Employers’ stumbles over implementing paycard programs have received too much publicity and push-back from the federal and state governments recently. It doesn’t have to be that way.
Jill Goebel, senior business leader at Visa, moderated a panel discussion on paycard best practices at the AmericanAssociation’s Annual Congress this spring. Here are highlights.
Know what you’re selling. There are two types of paycards:
- So-called PIN-based cards, which limit employees to one free transaction per pay period and can only be used at ATMs
- Swipe-based paycards that function more like traditional debit cards, which can be used anywhere.
Either card can be paired with convenience checks, so employees can cash out to the penny (a requirement of all state laws).
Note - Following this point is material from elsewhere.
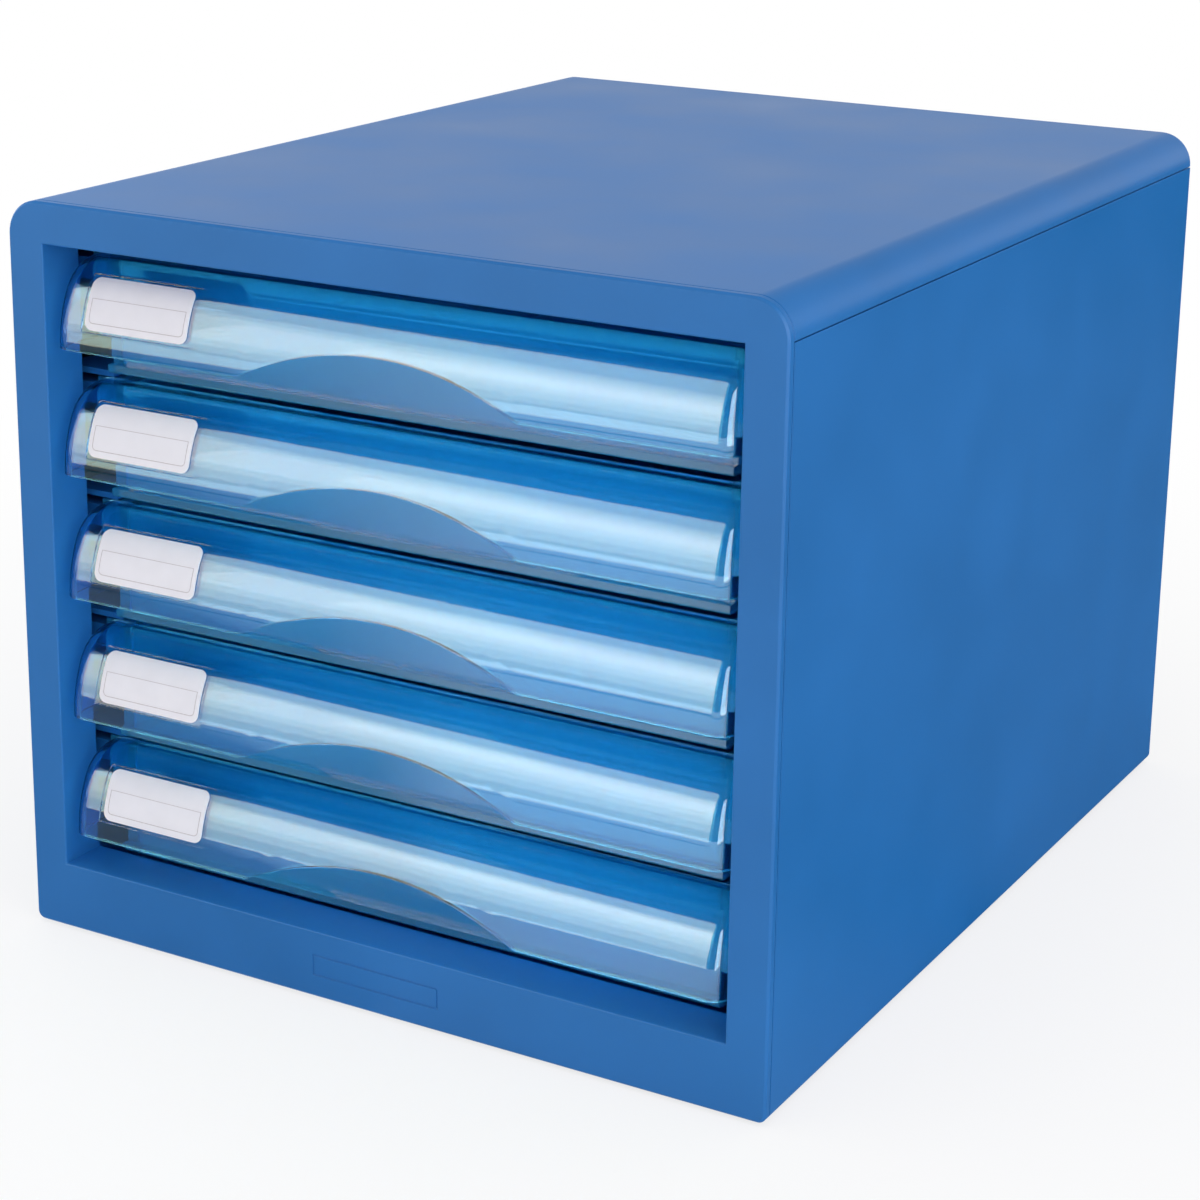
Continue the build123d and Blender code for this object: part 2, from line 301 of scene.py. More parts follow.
def shell_material(settings):
    """Satin mid-blue plastic: fine moulded grain, faint sink marks and uneven gloss."""
    material, shader = new_shader("satin_blue_plastic")
    place = shader.node("ShaderNodeTexCoord").outputs["Object"]
    grain = shader.noise(place, settings.grain, 1.0)
    sinks = shader.noise(place, 55 * MM, 2.0)
    flow = shader.noise(place, 16 * MM, 3.0)
    mottle = 0.06
    deep = plus_alpha([c * (1 - mottle) for c in settings.colour])
    pale = plus_alpha([c * (1 + mottle) for c in settings.colour])
    colour = shader.ramp(sinks, [(0.3, deep), (0.7, pale)])
    relief = shader.node(
        "ShaderNodeBump", None, {"Strength": 0.25, "Distance": 0.04 * MM, "Height": grain * 0.5 + flow * 0.3}
    )
    waves = shader.node(
        "ShaderNodeBump", None,
        {"Strength": 0.3, "Distance": 0.5 * MM, "Height": sinks, "Normal": relief.outputs["Normal"]},
    )
    uneven = 0.12
    bsdf = shader.node(
        "ShaderNodeBsdfPrincipled",
        None,
        {
            "Base Color": colour,
            "Roughness": sinks * uneven + (settings.roughness - uneven / 2),
            "Specular IOR Level": 0.15,
            "Normal": waves.outputs["Normal"],
        },
    )
    finish_surface(shader, bsdf)
    return material


def clear_material(name, settings, tint, roughness, haze):
    """Polished clear plastic with a blue tint and very slight flow waves."""
    material, shader = new_shader(name)
    place = shader.node("ShaderNodeTexCoord").outputs["Object"]
    flow = shader.noise(place, 30 * MM, 1.0)
    waves = shader.node("ShaderNodeBump", None, {"Strength": 0.15, "Distance": 0.3 * MM, "Height": flow})
    bsdf = shader.node(
        "ShaderNodeBsdfPrincipled",
        None,
        {
            "Base Color": plus_alpha(tint),
            "Roughness": roughness,
            "IOR": settings.refraction,
            "Transmission Weight": 1.0 - haze,
            "Normal": waves.outputs["Normal"],
        },
    )
    finish_surface(shader, bsdf)
    return material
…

The trend, according to one panelist, is moving away from PIN-based cards. Even better: You can split employees’ pay between direct deposit and paycards, another panelist pointed out.
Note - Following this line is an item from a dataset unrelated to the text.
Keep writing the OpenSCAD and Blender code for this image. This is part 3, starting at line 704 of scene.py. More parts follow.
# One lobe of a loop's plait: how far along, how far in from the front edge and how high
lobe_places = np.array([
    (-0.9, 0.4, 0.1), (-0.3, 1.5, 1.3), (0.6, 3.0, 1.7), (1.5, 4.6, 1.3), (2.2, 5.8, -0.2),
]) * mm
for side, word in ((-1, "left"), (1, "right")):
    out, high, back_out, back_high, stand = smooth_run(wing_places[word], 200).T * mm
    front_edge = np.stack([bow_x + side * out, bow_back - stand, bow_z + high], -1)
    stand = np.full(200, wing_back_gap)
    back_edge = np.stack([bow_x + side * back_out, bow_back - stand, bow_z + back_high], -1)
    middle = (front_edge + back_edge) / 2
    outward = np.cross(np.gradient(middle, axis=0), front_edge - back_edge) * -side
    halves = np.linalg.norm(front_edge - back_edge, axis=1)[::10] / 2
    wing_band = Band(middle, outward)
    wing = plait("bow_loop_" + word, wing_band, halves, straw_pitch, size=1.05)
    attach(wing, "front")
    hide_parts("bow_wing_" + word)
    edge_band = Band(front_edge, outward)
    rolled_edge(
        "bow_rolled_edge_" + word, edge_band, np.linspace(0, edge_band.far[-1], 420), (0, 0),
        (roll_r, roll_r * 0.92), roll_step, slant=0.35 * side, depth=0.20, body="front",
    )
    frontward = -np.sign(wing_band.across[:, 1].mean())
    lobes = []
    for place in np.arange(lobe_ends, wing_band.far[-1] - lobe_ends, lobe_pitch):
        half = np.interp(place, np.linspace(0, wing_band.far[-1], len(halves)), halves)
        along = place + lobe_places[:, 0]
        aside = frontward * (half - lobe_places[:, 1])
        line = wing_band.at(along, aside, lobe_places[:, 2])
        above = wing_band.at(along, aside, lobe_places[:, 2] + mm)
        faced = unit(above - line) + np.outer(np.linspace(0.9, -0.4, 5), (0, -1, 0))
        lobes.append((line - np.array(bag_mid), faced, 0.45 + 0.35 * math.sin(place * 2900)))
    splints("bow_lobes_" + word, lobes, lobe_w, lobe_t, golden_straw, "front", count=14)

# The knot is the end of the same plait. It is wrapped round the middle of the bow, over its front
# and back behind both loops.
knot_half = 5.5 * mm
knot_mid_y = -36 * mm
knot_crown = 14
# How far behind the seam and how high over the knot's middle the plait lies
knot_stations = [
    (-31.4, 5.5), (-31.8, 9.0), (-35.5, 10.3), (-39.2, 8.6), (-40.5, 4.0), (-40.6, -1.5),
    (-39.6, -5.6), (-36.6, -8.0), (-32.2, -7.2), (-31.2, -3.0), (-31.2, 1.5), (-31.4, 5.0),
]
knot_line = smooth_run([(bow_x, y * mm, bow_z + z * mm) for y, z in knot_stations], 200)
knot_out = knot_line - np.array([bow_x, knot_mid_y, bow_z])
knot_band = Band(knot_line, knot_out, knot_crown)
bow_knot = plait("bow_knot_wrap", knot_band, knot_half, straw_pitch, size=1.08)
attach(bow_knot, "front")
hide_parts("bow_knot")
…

Refining your sales pitch. Under federal law and most state laws, you can’t require employees to be paid by paycard. Nevertheless, good communication can steer employees toward paycards. Your message should focus on the benefits of having a card—the ability to swipe at a supermarket, free rewards from the vendor and—in one extreme case—the ability of a divorcing employee to keep private some of her pay by splitting pay between direct deposit and a paycard.
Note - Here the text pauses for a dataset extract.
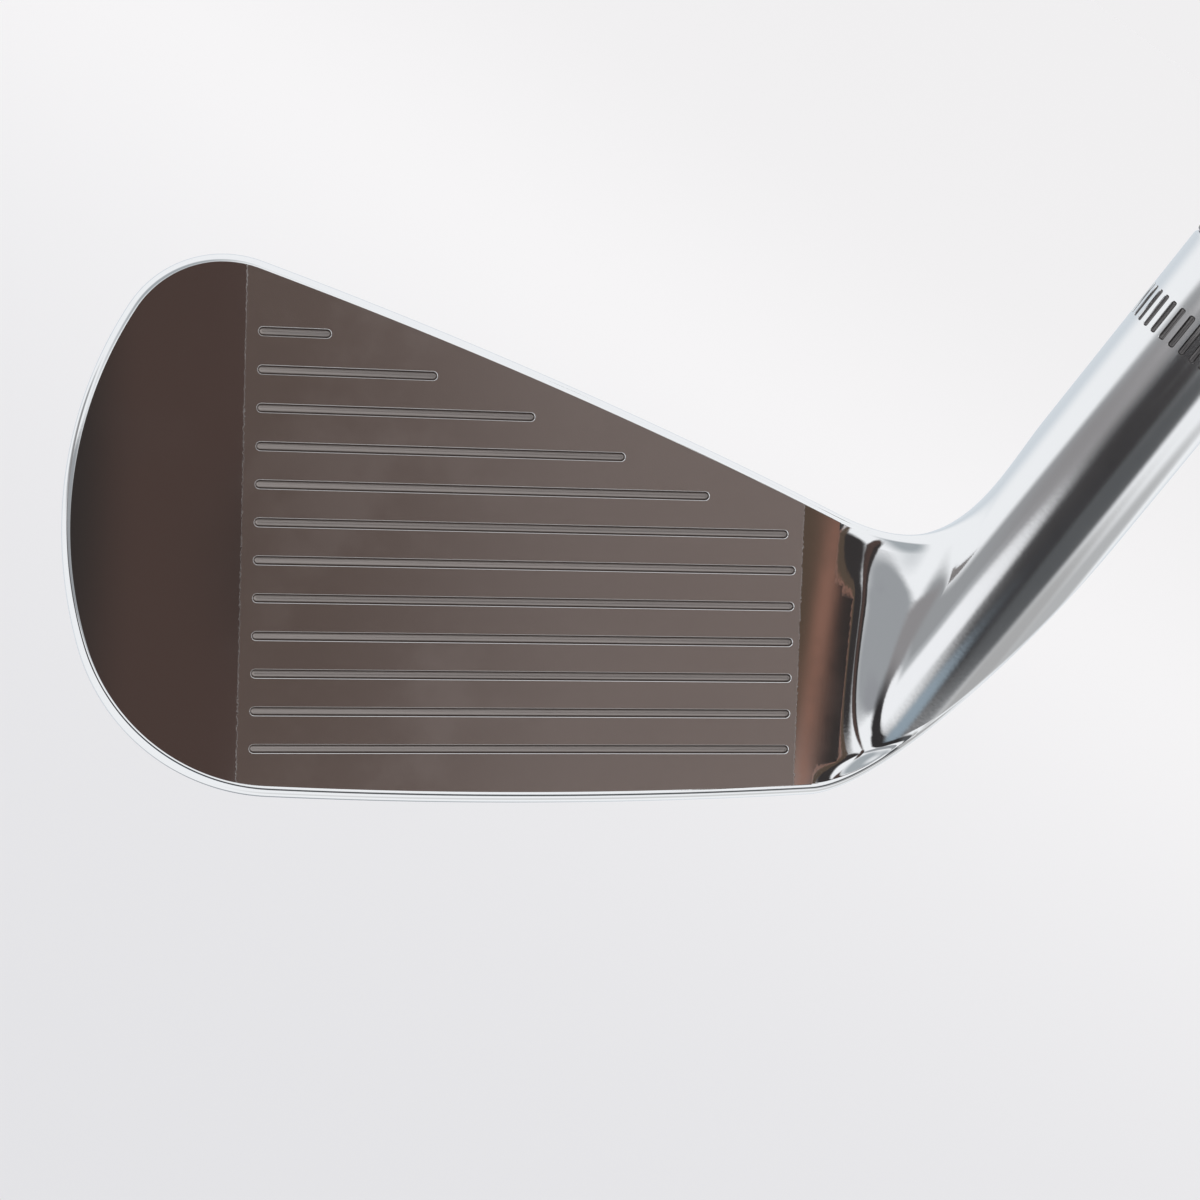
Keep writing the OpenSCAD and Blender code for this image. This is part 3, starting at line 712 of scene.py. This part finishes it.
# The face's own directions, for shader nodes
ALONG_FACE, UP_FACE, OUT_OF_FACE = (tuple(TO_CLUB[:3, k]) for k in range(3))


def rgb(*channels):
    """Linear colour from 8-bit display values."""
    return tuple((c / 255 / 12.92) if c <= 10 else ((c / 255 + 0.055) / 1.055) ** 2.4 for c in channels)


def finish_shader(nodes, shader, **sockets):
    for name, value in sockets.items():
        socket = shader.inputs[name.replace("_", " ")]
        nodes.set(socket, (*value, 1.0) if isinstance(value, tuple) and len(value) == 3 else value)


def along_face(nodes, place):
    """Millimetres along the score lines from their toe end."""
    there = nodes.math("SUBTRACT", nodes.dot(place, ALONG_FACE), float(np.dot(FACE_POINT, ALONG_FACE)))
    return nodes.math("MULTIPLY", there, 1 / MM)


# Along the score lines: where the blasted band starts and ends, half the width of its edge, and where the
# polish beside the face turns into the neck's
BLAST_FROM, BLAST_TO, BLAST_EDGE = -1.2, 54.5, 0.07
NECK_POLISH = (63.0, 73.0)
# The band's colour, partly painted reflection, is darker towards the toe, over this length, and more so
# outside its clouds
TONE_L, CLOUD_SHIFT = 34.0, 9.0


def chrome(name, colour, roughness, grain, face_roughness=None):
    """Plate with fine polishing marks and a little haze, sharper beside the face if that is given."""
    mat, nodes, shader, place = material(name)
    haze = nodes.ramp(nodes.noise(place, 60, 3), 0.35, 0.75)
    rough = nodes.math("ADD", roughness, nodes.math("MULTIPLY", haze, grain))
    if face_roughness is not None:
        rough = nodes.ramp(along_face(nodes, place), *NECK_POLISH, face_roughness, rough)
    finish_shader(nodes, shader, Base_Color=colour, Metallic=1.0, Roughness=rough,
                  Normal=nodes.bump(nodes.noise(place, 2600, 2), 0.05, 0.00002))
    return mat


def face_steel():
    """The flat face: a blasted band between a polished toe and heel. The band's dark brown colour is partly
    blasted steel's own tone and partly painted reflection of dark surroundings.
    """
    mat, nodes, shader, place = material("face_steel")
    ragged = nodes.math("MULTIPLY", nodes.math("SUBTRACT", nodes.noise(place, 4000, 2), 0.5), 0.5)
    s = nodes.math("ADD", along_face(nodes, place), ragged)
    blasted = nodes.math("MULTIPLY", nodes.ramp(s, BLAST_FROM - BLAST_EDGE, BLAST_FROM + BLAST_EDGE),
                         nodes.ramp(s, BLAST_TO + BLAST_EDGE, BLAST_TO - BLAST_EDGE))
    grit = nodes.noise(place, 9000, 3, 0.65)
    cloud = nodes.ramp(nodes.noise(place, 85, 4, 0.6), 0.48, 0.72)
    tone = nodes.ramp(nodes.math("ADD", s, nodes.math("MULTIPLY", cloud, CLOUD_SHIFT)), 0.0, TONE_L)
    # Blasted steel's darker tone with painted reflection of dark brown surroundings
    blasted_and_painted_reflection = nodes.blend(tone, (0.172, 0.128, 0.111), (0.246, 0.198, 0.180))
    colour = nodes.blend(blasted, (0.80, 0.78, 0.77), blasted_and_painted_reflection)
    rough = nodes.math("ADD", nodes.math("MULTIPLY", blasted, 0.27),
                       nodes.math("ADD", 0.035, nodes.math("MULTIPLY", cloud, 0.02)))
    bump = nodes.bump(grit, nodes.math("MULTIPLY", blasted, 0.35), 0.00003)
    finish_shader(nodes, shader, Base_Color=colour, Metallic=1.0, Roughness=rough, Normal=bump)
    return mat


def plastic(name, colour, roughness, scale, strength):
    mat, nodes, shader, place = material(name)
    speck = nodes.noise(place, scale, 3)
    dark, light = (tuple(share * c for c in colour) for share in (0.85, 1.15))
    tint = nodes.blend(nodes.ramp(speck, 0.3, 0.7), dark, light)
    finish_shader(nodes, shader, Base_Color=tint, Roughness=roughness,
                  Normal=nodes.bump(speck, strength, 0.00004))
    return mat


def rubber():
    """Moulded rubber: fine cord-like grain, slightly polished where hands rub."""
    mat, nodes, shader, place = material("grip_rubber")
    fine = nodes.noise(place, 5200, 3, 0.6)
    wear = nodes.ramp(nodes.noise(place, 55, 3), 0.4, 0.7)
    colour = nodes.blend(wear, rgb(40, 40, 42), rgb(54, 54, 56))
    rough = nodes.math("SUBTRACT", 0.72, nodes.math("MULTIPLY", wear, 0.14))
    finish_shader(nodes, shader, Base_Color=colour, Roughness=rough, Normal=nodes.bump(fine, 0.35, 0.00006))
    return mat


def brushed(name, colour, roughness):
    """Sheet metal brushed along the score lines' direction."""
    mat, nodes, shader, place = material(name)
    stretch = ((ALONG_FACE, 60.0), (UP_FACE, 5200.0), (OUT_OF_FACE, 5200.0))
    turn = nodes.add("ShaderNodeCombineXYZ", {
        n: nodes.math("MULTIPLY", nodes.dot(place, way), scale) for n, (way, scale) in enumerate(stretch)})
    lines = nodes.noise(turn.outputs[0], 1.0, 3)
    tint = nodes.blend(nodes.ramp(lines, 0.3, 0.7), tuple(0.9 * c for c in colour), colour)
    finish_shader(nodes, shader, Base_Color=tint, Metallic=1.0, Roughness=roughness,
                  Normal=nodes.bump(lines, 0.12, 0.00003))
    return mat


CHROME = (0.86, 0.865, 0.875)
head.data.materials.clear()
# In the order of CHROMED, FLAT, GROOVE and SLOT
for mat in (chrome("head_chrome", CHROME, 0.09, 0.03, 0.045), face_steel(),
            # The grooves' dark colour is painted shade in these recesses
            brushed("groove_painted_shade", (0.32, 0.285, 0.27), 0.3),
            # The slots' dark colour is painted shade in these recesses
            brushed("slot_painted_shade", (0.20, 0.19, 0.19), 0.35)):
    head.data.materials.append(mat)
head.data.polygons.foreach_set("material_index", head_finish.astype(np.int32))
for obj, mat in ((toe_plug, brushed("tungsten", (0.40, 0.40, 0.42), 0.32)),
                 (ferrule, plastic("ferrule_gloss", rgb(26, 25, 26), 0.16, 900, 0.02)),
                 (shaft, chrome("shaft_chrome", CHROME, 0.06, 0.02)),
                 (grip, rubber()),
                 (plate, brushed("badge_aluminium", (0.62, 0.63, 0.65), 0.30))):
    obj.data.materials.append(mat)
cap.data.materials.append(grip.data.materials[0])
for node, mat in (("damping_pad", plastic("pad_rubber", rgb(36, 36, 38), 0.8, 3000, 0.3)),
                  ("epoxy_sleeve", plastic("epoxy", rgb(190, 172, 120), 0.35, 700, 0.05)),
                  ("tip_weight", chrome("turned_brass", (0.75, 0.56, 0.26), 0.18, 0.06)),
                  ("grip_tape", plastic("tape_paper", rgb(224, 219, 205), 0.85, 1800, 0.2))):
    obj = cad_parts[node]
    obj.data.materials.clear()
    obj.data.materials.append(mat)


# ---------- Floor, surroundings and light ----------
def make_floor():
    """Pale paper that runs to the horizon, with painted shade: darker along a line under the club and paler
    on both sides of it.
    """
    mesh = bpy.data.meshes.new("floor")
    size, z = 300.0, -1.15
    corners = [(-size, -size, z), (size, -size, z), (size, size, z), (-size, size, z)]
    mesh.from_pydata(corners, [], [(0, 1, 2, 3)])
    obj = bpy.data.objects.new("floor", mesh)
    bpy.context.scene.collection.objects.link(obj)
    mat, nodes, shader, place = material("floor_paper_painted_shade")
    # Painted shade: the paper is darker along a line under the club
    away = nodes.math("ABSOLUTE", nodes.dot(place, (0.2, 0.98, 0.0)))
    paper = nodes.blend(nodes.ramp(away, 0.2, 2.6), rgb(226, 226, 229), rgb(248, 247, 248))
    finish_shader(nodes, shader, Base_Color=paper, Roughness=1.0, Specular_IOR_Level=0.0)
    mesh.materials.append(mat)
    obj.visible_glossy = False


# What polished metal mirrors, by direction from the face's normal. Each soft patch is (centre across,
# centre up, half width, half height, turn, softness) and a colour, all in degrees but the softness, a share
SURROUNDINGS = [
    ((0, -152, 90, 24, 0, 0.5), rgb(148, 153, 159)),
    ((-14, 27, 22, 17, 0, 0.45), rgb(170, 176, 180)),
    ((40, -82, 42, 11, 0, 0.5), rgb(216, 217, 217)),
    ((80, -62, 26, 8, 0, 0.5), rgb(188, 189, 190)),
    ((-74, 17, 16, 13, -42, 0.4), rgb(158, 160, 162)),
    ((-32, -0.5, 36, 7.5, -8, 0.3), rgb(160, 163, 166)),
    ((-26, -7, 14, 3.5, 0, 0.4), rgb(154, 156, 160)),
    ((-58, 6.5, 26, 4.5, -43, 0.4), rgb(148, 146, 147)),
    ((-15, -26.3, 41, 6.8, -34, 0.3), rgb(53, 51, 52)),
    ((-50, -8.5, 16, 3.4, -38, 0.3), rgb(252, 253, 255)),
    ((-9.5, -14.3, 9.5, 2.8, 15, 0.35), rgb(252, 253, 255)),
    ((14, -41, 20, 7, -28, 0.3), rgb(86, 88, 90)),
    ((-13, -35.5, 12, 1.7, -34, 0.6), rgb(150, 165, 176)),
    ((42, -58, 19, 6, -12, 0.4), rgb(178, 178, 178)),
    ((2.7, -1.5, 3.4, 13, 0, 0.15), rgb(80, 66, 62)),
    ((0.4, -0.5, 1.4, 10, 0, 0.6), rgb(56, 52, 51)),
    ((13.5, -3.5, 8, 5, 0, 0.3), rgb(56, 53, 53)),
    ((17.6, -4, 1.1, 12, -6, 0.2), rgb(88, 76, 66)),
    ((19.9, -4, 1.0, 12, -6, 0.2), rgb(52, 50, 50)),
    ((18.75, -5, 0.22, 9, -6.4, 0.7), rgb(150, 112, 98)),
]


# Degrees from the face's normal over which the white in front turns into the pale grey behind
BEHIND = (118.0, 150.0)


def make_world():
    """The studio: a plain colour for the camera and for soft light, the surroundings for what mirrors."""
    world = bpy.data.worlds.new("studio")
    bpy.context.scene.world = world
    world.use_nodes = True
    nodes = Nodes(world.node_tree)

    def times(a, b):
        return nodes.math("MULTIPLY", a, b)

    way = nodes.add("ShaderNodeTexCoord").outputs["Generated"]
    across, up, out = (nodes.dot(way, axis) for axis in (ALONG_FACE, UP_FACE, OUT_OF_FACE))
    angle = nodes.math("DEGREES", nodes.math("ARCCOSINE", out))
    side = nodes.math("SQRT", nodes.math("ADD", times(across, across),
                                         nodes.math("ADD", times(up, up), 1e-9)))
    x, y = (times(nodes.math("DIVIDE", part, side), angle) for part in (across, up))
    mirrored = nodes.blend(nodes.ramp(angle, *BEHIND), (0.97, 0.985, 1.0), rgb(218, 225, 231))
    for (cx, cy, wide, high, turn, soft), colour in SURROUNDINGS:
        c, s = math.cos(math.radians(turn)), math.sin(math.radians(turn))
        dx, dy = nodes.math("SUBTRACT", x, float(cx)), nodes.math("SUBTRACT", y, float(cy))
        u = nodes.math("ADD", times(dx, c / wide), times(dy, s / wide))
        v = nodes.math("SUBTRACT", times(dy, c / high), times(dx, s / high))
        reach = nodes.math("SQRT", nodes.math("ADD", times(u, u), times(v, v)))
        mirrored = nodes.blend(nodes.ramp(reach, 1 + soft, 1 - soft), mirrored, colour)
    path = nodes.add("ShaderNodeLightPath")
    seen = nodes.add("ShaderNodeBackground", {"Color": mirrored, "Strength": 1.0})
    plain = nodes.add("ShaderNodeBackground", {"Color": (1, 1, 1, 1), "Strength": 0.93})
    paper = nodes.add("ShaderNodeBackground", {"Color": (*rgb(240, 239, 240), 1), "Strength": 1.0})
    mirror = nodes.math("MAXIMUM", path.outputs["Is Glossy Ray"], path.outputs["Is Transmission Ray"])
    first = nodes.add("ShaderNodeMixShader", {0: mirror, 1: plain, 2: seen})
    both = nodes.add("ShaderNodeMixShader", {0: path.outputs["Is Camera Ray"], 1: first, 2: paper})
    nodes.add("ShaderNodeOutputWorld", {"Surface": both})


def lamp(name, place, target, size, power):
    data = bpy.data.lights.new(name, "AREA")
    data.shape, data.size, data.energy = "DISK", size, power
    obj = bpy.data.objects.new(name, data)
    bpy.context.scene.collection.objects.link(obj)
    obj.location = place
    obj.rotation_euler = (Vector(target) - Vector(place)).to_track_quat("-Z", "Y").to_euler()
    obj.visible_glossy = False


def make_camera():
    """The eye and its directions are given in the face's frame."""
    data = bpy.data.cameras.new("camera")
    data.sensor_width, data.lens, data.clip_start, data.clip_end = 36.0, 72.0, 0.01, 1000.0
    obj = bpy.data.objects.new("camera", data)
    bpy.context.scene.collection.objects.link(obj)
    right, down = np.array([0.9723, 0.033, 0.2315]), np.array([0.0156, -0.997, 0.0764])
    right /= np.linalg.norm(right)
    down -= right * np.dot(right, down)
    down /= np.linalg.norm(down)
    forward = np.cross(right, down)
    turn = np.column_stack([TO_CLUB[:3, :3] @ v for v in (right, -down, -forward)])
    eye = to_club([-21.06, 31.78, 228.25]) * MM
    obj.matrix_world = Matrix.Translation(eye) @ Matrix(turn.tolist()).to_4x4()
    bpy.context.scene.camera = obj


make_floor()
make_world()
lamp("key", (-1.6, -2.2, 1.9), (0, 0, -0.3), 2.2, 9)
lamp("fill", (2.2, -1.2, 1.2), (0, 0, -0.3), 2.4, 4)
lamp("back", (0.4, 2.4, 1.6), (0, 0, -0.3), 2.4, 4)
make_camera()
bpy.context.scene.view_settings.view_transform = "Standard"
Key: How you present the choices to employees. One panelist pointed out, for example, that you can tell employees that they have a choice of A (paycards), B (direct deposit) or C (paper checks). There is no need to stress paper checks.
Back up your communication with a pay authorization form. This form alerts employees to how they’ll be paid and, importantly, discusses the fee schedule for paycards. Fees can apply when an employee uses a PIN-based card more than once; account maintenance fees can apply to swipe-based cards (e.g., inactivity fees will bleed a card down to $0).
Fee schedules are negotiable with the vendor. One panelist noted that you can put out a request for proposal to several vendors for their fee schedules.
It’s critical that employees understand the fees, and you may spend a lot of time training employees in this area. Idea: Ask your vendor to supply you with reports showing the fees employees have paid (the report won’t list employees by name). If you see many fee charges, you’ll know you need to ramp up your communication.
Ongoing due diligence. Everyone agreed that you should dump a vendor who has crummy customer service. Query employees about their experiences with their cards: Are their calls being answered? How long does it take to resolve problems? One panelist suggested, if possible, visiting the vendor’s call center to listen in on customer interactions.